▶ **SHORT TASK**: Identify the lines holding "objects" and copy them.

________________

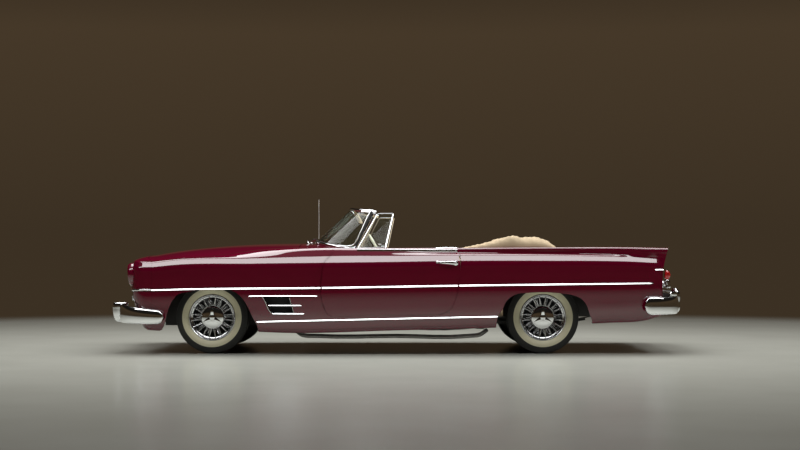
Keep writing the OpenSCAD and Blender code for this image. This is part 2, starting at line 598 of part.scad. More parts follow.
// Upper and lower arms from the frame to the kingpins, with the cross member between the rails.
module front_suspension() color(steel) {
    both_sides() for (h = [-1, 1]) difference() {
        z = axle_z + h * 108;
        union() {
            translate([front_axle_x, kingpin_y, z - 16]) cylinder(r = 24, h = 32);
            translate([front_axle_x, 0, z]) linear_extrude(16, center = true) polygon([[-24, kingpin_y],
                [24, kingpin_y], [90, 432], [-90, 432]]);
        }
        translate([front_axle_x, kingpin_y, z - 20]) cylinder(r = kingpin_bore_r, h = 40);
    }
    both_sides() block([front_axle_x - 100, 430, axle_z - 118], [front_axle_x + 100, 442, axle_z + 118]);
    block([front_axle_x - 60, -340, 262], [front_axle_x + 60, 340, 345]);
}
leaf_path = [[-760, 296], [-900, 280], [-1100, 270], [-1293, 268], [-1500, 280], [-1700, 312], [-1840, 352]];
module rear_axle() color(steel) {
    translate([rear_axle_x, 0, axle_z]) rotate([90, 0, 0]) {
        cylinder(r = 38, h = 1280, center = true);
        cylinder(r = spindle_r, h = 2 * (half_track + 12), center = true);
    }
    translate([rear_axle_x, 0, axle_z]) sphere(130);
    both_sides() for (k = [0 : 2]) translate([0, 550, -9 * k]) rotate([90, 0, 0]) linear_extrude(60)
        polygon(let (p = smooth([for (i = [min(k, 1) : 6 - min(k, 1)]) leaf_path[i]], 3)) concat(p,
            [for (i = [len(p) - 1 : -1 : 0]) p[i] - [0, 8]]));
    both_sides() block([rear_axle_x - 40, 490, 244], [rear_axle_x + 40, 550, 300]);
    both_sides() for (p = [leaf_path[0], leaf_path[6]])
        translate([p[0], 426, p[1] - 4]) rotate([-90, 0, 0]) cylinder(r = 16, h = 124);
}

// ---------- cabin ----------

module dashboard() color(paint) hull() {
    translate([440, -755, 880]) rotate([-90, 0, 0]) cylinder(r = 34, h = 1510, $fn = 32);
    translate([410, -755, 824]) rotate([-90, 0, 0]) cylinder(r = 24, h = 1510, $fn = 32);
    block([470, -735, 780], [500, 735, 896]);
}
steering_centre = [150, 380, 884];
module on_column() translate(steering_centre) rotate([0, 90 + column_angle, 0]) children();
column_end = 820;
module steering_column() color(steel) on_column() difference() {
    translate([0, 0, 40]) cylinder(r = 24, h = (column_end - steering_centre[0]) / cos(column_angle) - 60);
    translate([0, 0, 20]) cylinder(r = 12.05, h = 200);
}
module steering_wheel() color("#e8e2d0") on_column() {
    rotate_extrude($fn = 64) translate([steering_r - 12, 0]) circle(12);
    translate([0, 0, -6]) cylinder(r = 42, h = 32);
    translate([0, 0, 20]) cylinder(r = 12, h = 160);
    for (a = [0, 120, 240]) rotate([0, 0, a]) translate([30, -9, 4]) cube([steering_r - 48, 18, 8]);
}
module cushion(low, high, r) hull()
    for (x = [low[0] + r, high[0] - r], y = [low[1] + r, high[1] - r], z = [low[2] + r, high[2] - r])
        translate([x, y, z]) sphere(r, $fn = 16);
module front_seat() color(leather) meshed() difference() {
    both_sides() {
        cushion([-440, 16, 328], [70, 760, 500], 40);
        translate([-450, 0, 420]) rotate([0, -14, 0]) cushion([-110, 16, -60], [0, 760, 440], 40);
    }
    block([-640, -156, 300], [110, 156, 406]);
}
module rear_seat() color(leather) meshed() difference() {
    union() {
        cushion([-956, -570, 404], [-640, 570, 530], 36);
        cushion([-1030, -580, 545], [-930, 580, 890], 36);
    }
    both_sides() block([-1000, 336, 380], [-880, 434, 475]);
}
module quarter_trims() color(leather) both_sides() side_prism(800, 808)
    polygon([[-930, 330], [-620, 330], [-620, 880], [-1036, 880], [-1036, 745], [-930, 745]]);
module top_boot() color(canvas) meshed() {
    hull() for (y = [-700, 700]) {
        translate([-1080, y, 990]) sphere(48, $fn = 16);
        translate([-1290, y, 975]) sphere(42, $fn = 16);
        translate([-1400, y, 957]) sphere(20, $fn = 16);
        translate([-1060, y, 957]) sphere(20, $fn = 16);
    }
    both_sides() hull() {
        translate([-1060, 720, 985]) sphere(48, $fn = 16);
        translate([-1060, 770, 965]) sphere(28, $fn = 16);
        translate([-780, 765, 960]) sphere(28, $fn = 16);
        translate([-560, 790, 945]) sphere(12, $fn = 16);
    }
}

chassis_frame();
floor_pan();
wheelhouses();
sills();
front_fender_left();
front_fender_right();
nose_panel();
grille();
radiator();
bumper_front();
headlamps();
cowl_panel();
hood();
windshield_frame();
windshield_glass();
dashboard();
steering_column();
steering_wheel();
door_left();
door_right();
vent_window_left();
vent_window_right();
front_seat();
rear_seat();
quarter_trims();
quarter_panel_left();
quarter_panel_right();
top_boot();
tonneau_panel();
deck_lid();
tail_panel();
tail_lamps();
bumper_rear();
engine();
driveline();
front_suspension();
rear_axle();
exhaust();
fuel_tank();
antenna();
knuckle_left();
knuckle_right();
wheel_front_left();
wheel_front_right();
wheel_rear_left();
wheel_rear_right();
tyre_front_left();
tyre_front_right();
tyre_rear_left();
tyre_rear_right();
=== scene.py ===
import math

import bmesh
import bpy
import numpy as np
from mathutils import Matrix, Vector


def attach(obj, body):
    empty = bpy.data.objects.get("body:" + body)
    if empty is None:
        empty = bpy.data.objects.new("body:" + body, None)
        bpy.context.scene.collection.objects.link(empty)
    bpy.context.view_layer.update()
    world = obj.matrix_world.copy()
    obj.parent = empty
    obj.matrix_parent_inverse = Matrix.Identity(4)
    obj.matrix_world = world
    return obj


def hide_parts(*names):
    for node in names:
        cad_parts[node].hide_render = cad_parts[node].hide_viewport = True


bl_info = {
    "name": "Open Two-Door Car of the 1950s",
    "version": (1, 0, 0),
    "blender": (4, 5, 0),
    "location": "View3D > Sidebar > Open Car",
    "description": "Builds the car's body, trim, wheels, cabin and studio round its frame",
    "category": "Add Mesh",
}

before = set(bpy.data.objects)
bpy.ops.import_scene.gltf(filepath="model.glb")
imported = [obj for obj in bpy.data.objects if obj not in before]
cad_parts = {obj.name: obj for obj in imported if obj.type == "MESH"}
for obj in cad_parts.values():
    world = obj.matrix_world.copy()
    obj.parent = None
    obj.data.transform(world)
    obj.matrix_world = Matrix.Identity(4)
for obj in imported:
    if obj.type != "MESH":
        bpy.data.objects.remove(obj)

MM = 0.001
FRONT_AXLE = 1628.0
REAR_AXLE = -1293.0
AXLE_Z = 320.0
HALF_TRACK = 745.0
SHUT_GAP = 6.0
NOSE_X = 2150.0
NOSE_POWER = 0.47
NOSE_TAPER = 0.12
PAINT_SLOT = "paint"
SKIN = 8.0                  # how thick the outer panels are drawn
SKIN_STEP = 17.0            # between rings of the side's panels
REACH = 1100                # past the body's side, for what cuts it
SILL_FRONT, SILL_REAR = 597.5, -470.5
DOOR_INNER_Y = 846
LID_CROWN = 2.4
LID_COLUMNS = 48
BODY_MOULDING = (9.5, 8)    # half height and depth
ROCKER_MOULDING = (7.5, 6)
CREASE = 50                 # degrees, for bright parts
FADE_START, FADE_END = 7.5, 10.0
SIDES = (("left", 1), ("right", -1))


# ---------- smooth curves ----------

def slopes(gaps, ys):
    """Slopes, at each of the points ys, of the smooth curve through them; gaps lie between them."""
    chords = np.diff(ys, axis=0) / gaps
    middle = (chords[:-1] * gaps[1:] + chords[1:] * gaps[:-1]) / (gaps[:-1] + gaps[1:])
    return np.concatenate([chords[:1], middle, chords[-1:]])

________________

▶ **EXERCISE RESPONSE**:
    empty = bpy.data.objects.get("body:" + body)
        empty = bpy.data.objects.new("body:" + body, None)
        bpy.context.scene.collection.objects.link(empty)
before = set(bpy.data.objects)
imported = [obj for obj in bpy.data.objects if obj not in before]
        bpy.data.objects.remove(obj)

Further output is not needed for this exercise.